If the Obama administration sticks with the PPACA interpretations it’s announced so far, many consumers who fail to own what the government classifies as minimum essential coverage (MEC) under Internal Revenue Code (IRC) Section 5000A will have to pay a “shared responsibility” penalty equal to 1 percent of their income for the year.
The U.S. Department of Health and Human Services (HHS) and the Internal Revenue Service (IRS) have developed a long list of reasons taxpayers can use to qualify for “hardship exemptions” from the mandate penalty. Avenues for qualifying for a hardship exemption include going to prison, following a religion that objects to insurance, and joining a recognized health care sharing ministry.
To use many of those reasons, a taxpayer must obtain hardship exemption certification from a PPACA health insurance exchange.
Now the IRS has come out with IRS Notice 2014-76, a document that lists deluxe hardship exemption justifications — justifications a taxpayer can use without bothering to get certification from the local exchange.

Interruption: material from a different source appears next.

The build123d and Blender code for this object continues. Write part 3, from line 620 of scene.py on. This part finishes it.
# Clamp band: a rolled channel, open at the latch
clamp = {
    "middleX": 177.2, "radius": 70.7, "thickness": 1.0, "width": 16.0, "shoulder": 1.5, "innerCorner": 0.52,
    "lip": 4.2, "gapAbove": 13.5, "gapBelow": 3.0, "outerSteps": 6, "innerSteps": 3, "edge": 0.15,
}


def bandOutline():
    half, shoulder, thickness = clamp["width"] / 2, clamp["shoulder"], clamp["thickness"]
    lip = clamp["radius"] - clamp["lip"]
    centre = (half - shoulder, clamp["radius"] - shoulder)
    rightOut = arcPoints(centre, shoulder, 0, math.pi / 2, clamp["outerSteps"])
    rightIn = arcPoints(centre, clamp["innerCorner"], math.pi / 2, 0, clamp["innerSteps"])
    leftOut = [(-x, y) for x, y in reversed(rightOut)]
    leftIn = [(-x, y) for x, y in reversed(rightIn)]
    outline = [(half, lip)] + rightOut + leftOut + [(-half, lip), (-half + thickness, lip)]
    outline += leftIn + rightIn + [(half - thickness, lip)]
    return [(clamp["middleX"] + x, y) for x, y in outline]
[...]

Your individual health insurance clients may have a hard time using these justifications, but, if they can, they may be able to avoid some paperwork as well as the PPACA individual coverage mandate penalty.
To learn what those justifications are, read on.
1. Family members of a worker who qualifies for affordable individual coverage, but not for affordable family coverage.
The IRS put this in because of a quirk in PPACA and the PPACA implementation regulations.
Regulators say an employer can fulfill its obligations under PPACA to offer affordable coverage with a minimum value by providing coverage set up in such a way that a full-time worker’s share of the self-only coverage premiums costs less than 9.5 percent of the worker’s W-2 wages from that employer.